During the visit, the Chinese ambassador underlined that cooperation between the two countries would continue under the new five-year joint cooperation framework for 2026–2030. She reiterated Beijing’s commitment towards building what China describes as a “China-Myanmar community with a shared future.”
She also emphasised that China had consistently supported Myanmar throughout the political transition and noted that the National People’s Congress of China had been among the first to send congratulations to the newly formed parliament emerging from the elections. According to her, efforts would continue to deepen parliamentary and political ties between the two countries.
What is becoming increasingly clear is that the Chinese Communist Party leadership under Xi Jinping now views conflict management in Myanmar as essential to protecting China’s long-term strategic interests.

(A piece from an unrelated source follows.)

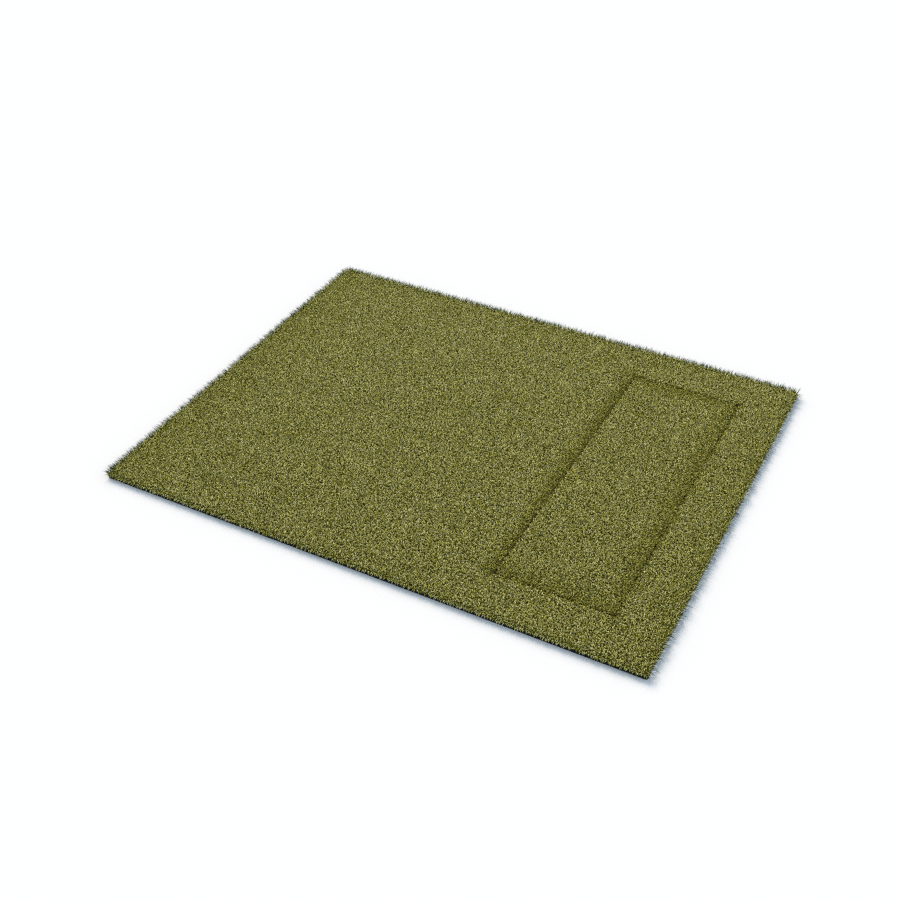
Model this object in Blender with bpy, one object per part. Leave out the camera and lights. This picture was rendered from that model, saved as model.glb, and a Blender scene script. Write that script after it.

This position has repeatedly surfaced during engagements between Chinese officials and Myanmar authorities, where Beijing has consistently stressed the importance of maintaining peace and stability along the shared frontier. The concern is immediate and practical: prolonged instability in Myanmar carries serious spillover risks for China’s border provinces.
At the same time, Beijing has continued urging the Myanmar government to revive the National Ceasefire Agreement process and expand dialogue with as many armed groups as possible.
Yet China’s position also contains another important layer. While encouraging negotiations, Beijing has simultaneously maintained that the Myanmar state has the right to defend itself and restore governance in territories captured by rebel forces, including areas controlled by the People’s Defence Force (PDF).
This dual-track approach reveals the broader Chinese strategy now unfolding in Myanmar — conflict containment combined with controlled military stabilisation under a political order Beijing considers manageable.
For the junta, Chinese backing offers legitimacy, diplomatic cover and strategic breathing space. For Beijing, a more stable Myanmar under a predictable power structure secures investments, protects border security and preserves long-term geopolitical influence in one of Asia’s most critical frontier states.